* Task brief
Transcribe each line exactly.

* Data shown
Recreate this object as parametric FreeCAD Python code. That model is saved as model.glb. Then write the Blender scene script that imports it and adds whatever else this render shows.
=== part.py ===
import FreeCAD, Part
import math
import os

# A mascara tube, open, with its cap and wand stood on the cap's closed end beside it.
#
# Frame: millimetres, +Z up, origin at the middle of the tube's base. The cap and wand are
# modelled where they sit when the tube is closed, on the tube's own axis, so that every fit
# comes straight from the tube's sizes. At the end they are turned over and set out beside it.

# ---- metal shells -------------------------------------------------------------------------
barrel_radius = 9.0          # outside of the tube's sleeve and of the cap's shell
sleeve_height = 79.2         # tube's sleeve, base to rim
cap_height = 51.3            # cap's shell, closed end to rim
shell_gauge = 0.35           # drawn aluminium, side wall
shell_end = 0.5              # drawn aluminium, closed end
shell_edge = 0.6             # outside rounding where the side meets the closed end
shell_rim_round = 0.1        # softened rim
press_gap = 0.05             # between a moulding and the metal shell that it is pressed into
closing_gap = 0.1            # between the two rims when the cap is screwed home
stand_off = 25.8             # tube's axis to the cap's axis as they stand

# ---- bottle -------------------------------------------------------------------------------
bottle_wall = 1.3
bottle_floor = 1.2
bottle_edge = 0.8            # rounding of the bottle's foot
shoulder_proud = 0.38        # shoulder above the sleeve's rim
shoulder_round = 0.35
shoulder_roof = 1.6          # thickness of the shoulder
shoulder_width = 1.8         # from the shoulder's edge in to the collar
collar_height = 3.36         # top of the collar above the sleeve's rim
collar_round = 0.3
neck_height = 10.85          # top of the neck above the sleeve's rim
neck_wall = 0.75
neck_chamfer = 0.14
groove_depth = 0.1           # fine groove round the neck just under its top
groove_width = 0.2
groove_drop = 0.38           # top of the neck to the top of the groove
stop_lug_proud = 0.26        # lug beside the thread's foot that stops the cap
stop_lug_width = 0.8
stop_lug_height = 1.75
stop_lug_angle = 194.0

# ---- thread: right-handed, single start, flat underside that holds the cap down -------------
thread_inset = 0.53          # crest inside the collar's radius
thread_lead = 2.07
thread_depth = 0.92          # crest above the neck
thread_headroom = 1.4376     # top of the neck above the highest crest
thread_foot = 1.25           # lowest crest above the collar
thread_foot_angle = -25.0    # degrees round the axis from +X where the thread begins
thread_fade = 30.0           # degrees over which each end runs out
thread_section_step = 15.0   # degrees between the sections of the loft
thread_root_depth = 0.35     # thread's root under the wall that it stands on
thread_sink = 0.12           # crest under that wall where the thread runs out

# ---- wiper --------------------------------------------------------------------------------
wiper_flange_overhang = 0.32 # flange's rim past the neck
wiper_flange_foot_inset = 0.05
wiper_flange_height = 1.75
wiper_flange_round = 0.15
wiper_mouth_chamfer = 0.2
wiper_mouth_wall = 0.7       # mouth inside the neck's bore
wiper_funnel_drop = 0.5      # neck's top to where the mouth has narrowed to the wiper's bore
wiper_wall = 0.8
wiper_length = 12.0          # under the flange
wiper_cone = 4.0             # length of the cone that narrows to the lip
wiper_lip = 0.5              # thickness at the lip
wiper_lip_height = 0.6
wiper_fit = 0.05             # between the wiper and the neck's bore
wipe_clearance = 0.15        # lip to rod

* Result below
Recreate this object as parametric FreeCAD Python code. That model is saved as model.glb. Then write the Blender scene script that imports it and adds whatever else this render shows.
=== part.py ===
import FreeCAD, Part
import math
import os

# A mascara tube, open, with its cap and wand stood on the cap's closed end beside it.
#
# Frame: millimetres, +Z up, origin at the middle of the tube's base. The cap and wand are
# modelled where they sit when the tube is closed, on the tube's own axis, so that every fit
# comes straight from the tube's sizes. At the end they are turned over and set out beside it.

# ---- metal shells -------------------------------------------------------------------------
barrel_radius = 9.0          # outside of the tube's sleeve and of the cap's shell
sleeve_height = 79.2         # tube's sleeve, base to rim
cap_height = 51.3            # cap's shell, closed end to rim
shell_gauge = 0.35           # drawn aluminium, side wall
shell_end = 0.5              # drawn aluminium, closed end
shell_edge = 0.6             # outside rounding where the side meets the closed end
shell_rim_round = 0.1        # softened rim
press_gap = 0.05             # between a moulding and the metal shell that it is pressed into
closing_gap = 0.1            # between the two rims when the cap is screwed home
stand_off = 25.8             # tube's axis to the cap's axis as they stand

# ---- bottle -------------------------------------------------------------------------------
bottle_wall = 1.3
bottle_floor = 1.2
bottle_edge = 0.8            # rounding of the bottle's foot
shoulder_proud = 0.38        # shoulder above the sleeve's rim
shoulder_round = 0.35
shoulder_roof = 1.6          # thickness of the shoulder
shoulder_width = 1.8         # from the shoulder's edge in to the collar
collar_height = 3.36         # top of the collar above the sleeve's rim
collar_round = 0.3
neck_height = 10.85          # top of the neck above the sleeve's rim
neck_wall = 0.75
neck_chamfer = 0.14
groove_depth = 0.1           # fine groove round the neck just under its top
groove_width = 0.2
groove_drop = 0.38           # top of the neck to the top of the groove
stop_lug_proud = 0.26        # lug beside the thread's foot that stops the cap
stop_lug_width = 0.8
stop_lug_height = 1.75
stop_lug_angle = 194.0

# ---- thread: right-handed, single start, flat underside that holds the cap down -------------
thread_inset = 0.53          # crest inside the collar's radius
thread_lead = 2.07
thread_depth = 0.92          # crest above the neck
thread_headroom = 1.4376     # top of the neck above the highest crest
thread_foot = 1.25           # lowest crest above the collar
thread_foot_angle = -25.0    # degrees round the axis from +X where the thread begins
thread_fade = 30.0           # degrees over which each end runs out
thread_section_step = 15.0   # degrees between the sections of the loft
thread_root_depth = 0.35     # thread's root under the wall that it stands on
thread_sink = 0.12           # crest under that wall where the thread runs out

# ---- wiper --------------------------------------------------------------------------------
wiper_flange_overhang = 0.32 # flange's rim past the neck
wiper_flange_foot_inset = 0.05
wiper_flange_height = 1.75
wiper_flange_round = 0.15
wiper_mouth_chamfer = 0.2
wiper_mouth_wall = 0.7       # mouth inside the neck's bore
wiper_funnel_drop = 0.5      # neck's top to where the mouth has narrowed to the wiper's bore
wiper_wall = 0.8
wiper_length = 12.0          # under the flange
wiper_cone = 4.0             # length of the cone that narrows to the lip
wiper_lip = 0.5              # thickness at the lip
wiper_lip_height = 0.6
wiper_fit = 0.05             # between the wiper and the neck's bore
wipe_clearance = 0.15        # lip to rod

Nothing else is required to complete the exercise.